We know that [Heidegger] speaks in his “Black Notebooks” of the “worldlessness” of Judaism…. Jews aren’t just considered to lack a homeland, they are said definitively to be worldless. It’s worth recalling that worldlessness is an expression that Heidegger doesn’t even use for animals, which, in a 1929 lecture, he calls “world-poor.” In this complete dehumanization of Judaism, the Jews no longer have a place in the world, or, rather, they never had one. We also discover…that the Heideggerian idea of “being-in-the-world” which is central to “Being and Time” can take on the meaning of a discriminatory term with an anti-Semitic intent.

Then there’s this passage by Brody, with its chilling, accusatory, near-condemnations of any person who dares even imply group-specific characteristics of Jewish history:

Oltermann adds that Heidegger also “argues that like fascism and ‘world judaism,’ Soviet communism and British parliamentarianism should be seen as part of the imperious dehumanising drive of western modernity.” Yet, in the magazine Prospect, the philosopher Jonathan Rée attempts to defend Heidegger by minimizing the significance of this idea: “One of his arguments is that Judaism, like Bolshevism and Fascism, participates in the corrosive calculative culture of modernity, even though it goes back thousands of years.” This makes me wonder about Rée as well: Isn’t it a priori anti-Semitic to consider Judaism “corrosive”?
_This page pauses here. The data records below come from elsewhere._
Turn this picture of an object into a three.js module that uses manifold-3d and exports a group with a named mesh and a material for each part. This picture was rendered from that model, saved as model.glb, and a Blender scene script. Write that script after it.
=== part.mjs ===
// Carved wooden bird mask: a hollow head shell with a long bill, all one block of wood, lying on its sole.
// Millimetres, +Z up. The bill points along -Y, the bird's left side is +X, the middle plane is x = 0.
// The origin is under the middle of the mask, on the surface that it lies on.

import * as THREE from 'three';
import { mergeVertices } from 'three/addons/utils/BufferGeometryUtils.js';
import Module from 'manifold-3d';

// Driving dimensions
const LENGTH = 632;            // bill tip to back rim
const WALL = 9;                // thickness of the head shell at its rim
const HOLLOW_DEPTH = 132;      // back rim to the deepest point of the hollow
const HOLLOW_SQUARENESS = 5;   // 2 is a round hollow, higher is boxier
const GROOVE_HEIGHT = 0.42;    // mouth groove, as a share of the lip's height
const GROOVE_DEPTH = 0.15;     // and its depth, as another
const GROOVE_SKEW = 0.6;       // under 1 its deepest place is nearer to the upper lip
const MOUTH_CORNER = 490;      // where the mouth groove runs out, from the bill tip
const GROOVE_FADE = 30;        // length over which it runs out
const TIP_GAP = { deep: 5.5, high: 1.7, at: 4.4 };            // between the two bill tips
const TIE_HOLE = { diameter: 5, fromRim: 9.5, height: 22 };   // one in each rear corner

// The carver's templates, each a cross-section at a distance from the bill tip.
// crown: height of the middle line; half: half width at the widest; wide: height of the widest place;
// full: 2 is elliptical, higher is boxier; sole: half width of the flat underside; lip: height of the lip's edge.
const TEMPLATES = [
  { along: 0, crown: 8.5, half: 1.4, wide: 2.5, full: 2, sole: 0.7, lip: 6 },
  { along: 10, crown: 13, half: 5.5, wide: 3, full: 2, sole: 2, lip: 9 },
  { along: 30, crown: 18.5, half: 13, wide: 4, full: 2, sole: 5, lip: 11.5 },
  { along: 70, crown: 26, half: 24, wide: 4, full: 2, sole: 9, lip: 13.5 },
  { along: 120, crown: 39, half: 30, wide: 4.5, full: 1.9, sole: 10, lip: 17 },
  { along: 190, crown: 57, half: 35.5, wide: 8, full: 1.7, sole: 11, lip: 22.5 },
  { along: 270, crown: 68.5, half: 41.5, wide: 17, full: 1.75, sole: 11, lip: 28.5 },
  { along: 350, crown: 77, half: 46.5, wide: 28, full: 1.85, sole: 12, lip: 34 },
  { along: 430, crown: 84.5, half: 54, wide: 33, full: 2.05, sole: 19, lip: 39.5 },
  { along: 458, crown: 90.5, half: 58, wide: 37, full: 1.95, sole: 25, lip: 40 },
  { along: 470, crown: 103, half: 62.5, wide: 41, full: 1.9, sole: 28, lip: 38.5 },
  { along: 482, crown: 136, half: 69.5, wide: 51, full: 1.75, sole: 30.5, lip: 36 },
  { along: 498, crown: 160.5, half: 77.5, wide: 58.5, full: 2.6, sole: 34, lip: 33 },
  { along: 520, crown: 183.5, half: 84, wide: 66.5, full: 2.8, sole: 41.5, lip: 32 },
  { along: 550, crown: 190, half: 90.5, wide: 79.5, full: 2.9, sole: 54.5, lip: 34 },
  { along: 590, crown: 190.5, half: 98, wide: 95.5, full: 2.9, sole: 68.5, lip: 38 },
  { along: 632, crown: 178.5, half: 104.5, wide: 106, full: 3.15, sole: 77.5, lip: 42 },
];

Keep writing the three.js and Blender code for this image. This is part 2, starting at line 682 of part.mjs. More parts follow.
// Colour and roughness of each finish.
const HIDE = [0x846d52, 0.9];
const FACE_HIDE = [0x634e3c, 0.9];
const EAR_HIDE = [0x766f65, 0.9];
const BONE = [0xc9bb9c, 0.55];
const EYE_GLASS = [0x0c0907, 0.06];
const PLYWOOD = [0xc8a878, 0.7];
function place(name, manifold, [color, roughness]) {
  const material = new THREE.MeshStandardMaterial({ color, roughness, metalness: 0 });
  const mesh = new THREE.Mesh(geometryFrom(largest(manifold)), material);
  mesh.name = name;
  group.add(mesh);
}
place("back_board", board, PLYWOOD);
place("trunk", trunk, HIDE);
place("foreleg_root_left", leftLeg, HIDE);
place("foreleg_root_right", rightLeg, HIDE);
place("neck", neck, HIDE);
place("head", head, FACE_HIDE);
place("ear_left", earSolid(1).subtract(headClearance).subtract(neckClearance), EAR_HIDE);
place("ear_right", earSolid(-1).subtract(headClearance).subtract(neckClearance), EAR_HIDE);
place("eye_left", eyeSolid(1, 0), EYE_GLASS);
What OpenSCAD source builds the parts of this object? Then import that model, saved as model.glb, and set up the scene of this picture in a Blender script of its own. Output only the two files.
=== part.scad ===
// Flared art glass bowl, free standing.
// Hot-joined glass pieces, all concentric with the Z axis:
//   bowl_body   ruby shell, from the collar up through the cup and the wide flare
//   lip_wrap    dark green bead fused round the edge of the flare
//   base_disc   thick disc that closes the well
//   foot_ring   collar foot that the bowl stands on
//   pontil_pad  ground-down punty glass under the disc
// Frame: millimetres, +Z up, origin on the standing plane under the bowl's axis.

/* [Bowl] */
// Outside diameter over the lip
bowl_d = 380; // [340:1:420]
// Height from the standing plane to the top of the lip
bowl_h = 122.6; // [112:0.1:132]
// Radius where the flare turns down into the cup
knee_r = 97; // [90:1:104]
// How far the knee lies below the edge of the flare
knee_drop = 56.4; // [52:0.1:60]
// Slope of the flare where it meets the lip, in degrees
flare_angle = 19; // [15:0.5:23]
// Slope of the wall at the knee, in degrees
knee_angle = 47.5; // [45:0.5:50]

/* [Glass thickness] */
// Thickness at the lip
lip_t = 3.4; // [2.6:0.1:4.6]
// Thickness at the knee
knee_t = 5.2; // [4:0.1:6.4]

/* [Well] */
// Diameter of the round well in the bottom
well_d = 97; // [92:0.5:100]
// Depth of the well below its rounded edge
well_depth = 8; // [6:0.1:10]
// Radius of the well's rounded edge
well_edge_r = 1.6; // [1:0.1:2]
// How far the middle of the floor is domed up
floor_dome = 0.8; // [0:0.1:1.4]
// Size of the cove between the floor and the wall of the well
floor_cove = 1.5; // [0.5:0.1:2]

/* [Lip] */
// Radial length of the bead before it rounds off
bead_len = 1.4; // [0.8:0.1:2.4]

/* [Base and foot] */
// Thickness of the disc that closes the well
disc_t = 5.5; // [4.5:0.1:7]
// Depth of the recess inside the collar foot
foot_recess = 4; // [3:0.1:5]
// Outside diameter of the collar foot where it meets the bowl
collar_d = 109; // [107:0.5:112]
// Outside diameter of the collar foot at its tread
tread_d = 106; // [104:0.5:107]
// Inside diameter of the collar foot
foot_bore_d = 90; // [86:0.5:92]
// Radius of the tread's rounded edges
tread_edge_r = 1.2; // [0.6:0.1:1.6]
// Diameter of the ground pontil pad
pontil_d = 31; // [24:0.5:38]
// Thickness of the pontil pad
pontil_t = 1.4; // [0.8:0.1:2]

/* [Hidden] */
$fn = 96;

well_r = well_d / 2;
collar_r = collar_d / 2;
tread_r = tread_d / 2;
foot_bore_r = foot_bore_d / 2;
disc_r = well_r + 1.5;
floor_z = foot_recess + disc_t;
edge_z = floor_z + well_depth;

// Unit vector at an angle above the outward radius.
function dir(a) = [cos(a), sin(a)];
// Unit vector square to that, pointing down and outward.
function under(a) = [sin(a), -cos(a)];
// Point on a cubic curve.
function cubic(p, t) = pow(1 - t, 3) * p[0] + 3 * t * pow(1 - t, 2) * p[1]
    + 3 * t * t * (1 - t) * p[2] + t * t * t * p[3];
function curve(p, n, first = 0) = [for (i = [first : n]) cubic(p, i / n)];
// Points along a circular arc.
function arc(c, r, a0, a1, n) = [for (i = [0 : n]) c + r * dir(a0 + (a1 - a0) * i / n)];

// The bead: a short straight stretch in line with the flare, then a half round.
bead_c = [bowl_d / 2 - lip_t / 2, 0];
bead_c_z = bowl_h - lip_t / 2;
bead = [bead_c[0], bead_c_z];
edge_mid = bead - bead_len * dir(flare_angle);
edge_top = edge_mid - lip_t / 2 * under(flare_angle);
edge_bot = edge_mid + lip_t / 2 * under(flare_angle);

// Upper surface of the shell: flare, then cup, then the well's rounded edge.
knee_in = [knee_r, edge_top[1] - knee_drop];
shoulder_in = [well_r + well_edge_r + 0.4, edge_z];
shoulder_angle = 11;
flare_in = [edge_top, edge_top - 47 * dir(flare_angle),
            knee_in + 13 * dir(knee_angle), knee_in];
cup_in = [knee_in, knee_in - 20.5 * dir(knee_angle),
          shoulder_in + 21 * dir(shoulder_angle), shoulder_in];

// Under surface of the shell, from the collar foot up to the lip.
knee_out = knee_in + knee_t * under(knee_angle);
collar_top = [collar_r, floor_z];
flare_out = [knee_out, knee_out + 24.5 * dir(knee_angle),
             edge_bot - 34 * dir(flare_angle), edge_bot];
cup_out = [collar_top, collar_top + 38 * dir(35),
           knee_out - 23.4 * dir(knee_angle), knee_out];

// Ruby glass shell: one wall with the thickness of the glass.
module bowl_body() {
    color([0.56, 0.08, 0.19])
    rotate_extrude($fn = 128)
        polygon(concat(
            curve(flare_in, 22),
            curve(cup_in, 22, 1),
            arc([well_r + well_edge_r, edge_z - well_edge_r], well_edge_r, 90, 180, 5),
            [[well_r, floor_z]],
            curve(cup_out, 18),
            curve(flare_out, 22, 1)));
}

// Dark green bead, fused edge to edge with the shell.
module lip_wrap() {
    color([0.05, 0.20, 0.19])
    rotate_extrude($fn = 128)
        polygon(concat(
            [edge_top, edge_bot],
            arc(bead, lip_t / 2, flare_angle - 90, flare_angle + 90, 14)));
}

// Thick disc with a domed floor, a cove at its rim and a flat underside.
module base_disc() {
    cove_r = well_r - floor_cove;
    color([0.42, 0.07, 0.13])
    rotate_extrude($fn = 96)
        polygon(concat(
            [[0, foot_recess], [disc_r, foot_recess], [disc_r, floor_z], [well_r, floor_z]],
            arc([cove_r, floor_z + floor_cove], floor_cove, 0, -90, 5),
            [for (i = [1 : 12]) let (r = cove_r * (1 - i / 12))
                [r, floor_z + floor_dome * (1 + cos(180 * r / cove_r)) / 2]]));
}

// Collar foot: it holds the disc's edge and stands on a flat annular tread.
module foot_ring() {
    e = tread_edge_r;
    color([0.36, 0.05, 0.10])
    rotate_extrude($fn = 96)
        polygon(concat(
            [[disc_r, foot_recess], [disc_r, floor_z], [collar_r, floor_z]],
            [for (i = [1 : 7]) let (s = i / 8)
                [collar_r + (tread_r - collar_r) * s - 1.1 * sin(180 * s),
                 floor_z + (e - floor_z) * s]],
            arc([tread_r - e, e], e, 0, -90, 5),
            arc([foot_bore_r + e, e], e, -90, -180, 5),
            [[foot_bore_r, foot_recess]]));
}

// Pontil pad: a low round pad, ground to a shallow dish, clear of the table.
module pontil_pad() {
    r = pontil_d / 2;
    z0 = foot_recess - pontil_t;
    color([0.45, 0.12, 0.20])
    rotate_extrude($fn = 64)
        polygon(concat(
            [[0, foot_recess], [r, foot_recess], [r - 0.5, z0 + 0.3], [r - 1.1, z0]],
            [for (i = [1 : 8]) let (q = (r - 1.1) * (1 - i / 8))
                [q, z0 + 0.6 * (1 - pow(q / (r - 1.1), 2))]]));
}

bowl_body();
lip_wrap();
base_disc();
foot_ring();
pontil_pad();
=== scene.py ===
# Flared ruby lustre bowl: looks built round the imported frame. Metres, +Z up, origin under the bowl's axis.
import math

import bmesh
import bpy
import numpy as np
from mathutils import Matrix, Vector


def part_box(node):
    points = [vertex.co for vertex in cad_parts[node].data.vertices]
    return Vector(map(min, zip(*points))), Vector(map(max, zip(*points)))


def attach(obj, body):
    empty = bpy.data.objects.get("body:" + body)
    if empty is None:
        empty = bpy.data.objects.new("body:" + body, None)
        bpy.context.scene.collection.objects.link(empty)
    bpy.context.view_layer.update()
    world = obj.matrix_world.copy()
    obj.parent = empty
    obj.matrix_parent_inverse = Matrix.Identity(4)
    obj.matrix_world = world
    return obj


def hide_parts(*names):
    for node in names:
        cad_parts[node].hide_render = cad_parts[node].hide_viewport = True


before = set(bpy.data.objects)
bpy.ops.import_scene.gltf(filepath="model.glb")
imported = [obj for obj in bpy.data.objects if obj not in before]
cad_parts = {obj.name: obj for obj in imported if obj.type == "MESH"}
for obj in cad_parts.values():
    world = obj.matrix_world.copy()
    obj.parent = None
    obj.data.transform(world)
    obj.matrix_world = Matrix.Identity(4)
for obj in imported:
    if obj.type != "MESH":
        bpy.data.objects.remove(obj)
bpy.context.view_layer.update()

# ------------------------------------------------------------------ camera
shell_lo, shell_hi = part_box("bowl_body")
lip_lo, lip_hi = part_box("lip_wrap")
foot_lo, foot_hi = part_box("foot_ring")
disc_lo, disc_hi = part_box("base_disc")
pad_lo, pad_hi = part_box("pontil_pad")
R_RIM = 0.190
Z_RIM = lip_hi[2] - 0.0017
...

One passage from the Oltermann piece above, not mentioned by Brody, is Heidegger’s dovetailing of Judaism with modernity’s capitalist technocracy and socialist evolution:

The notebooks also show that for Heidegger, antisemitism overlapped with a strong resentment of American and English culture, all of which he saw as drivers of what he called Machenschaft, variously translated as “machination” or “manipulative domination”.

In one passage, Heidegger argues that like fascism and “world judaism”, Soviet communism and British parliamentarianism should be seen as part of the imperious dehumanising drive of western modernity: “The bourgeois-Christian form of English ‘bolshevism’ is the most dangerous. Without its destruction, the modern era will remain intact.”

In an almost playful dig at English culture, he writes: “What, other than engineering and metaphysically paving the way for socialism, other than commonplace thinking and tastelessness, has England contributed in terms of ‘culture’?”

When Yuri Slezkine makes a very similar point, he is hailed as a genius.

Apparently, only tribe members are allowed to talk about the tribe.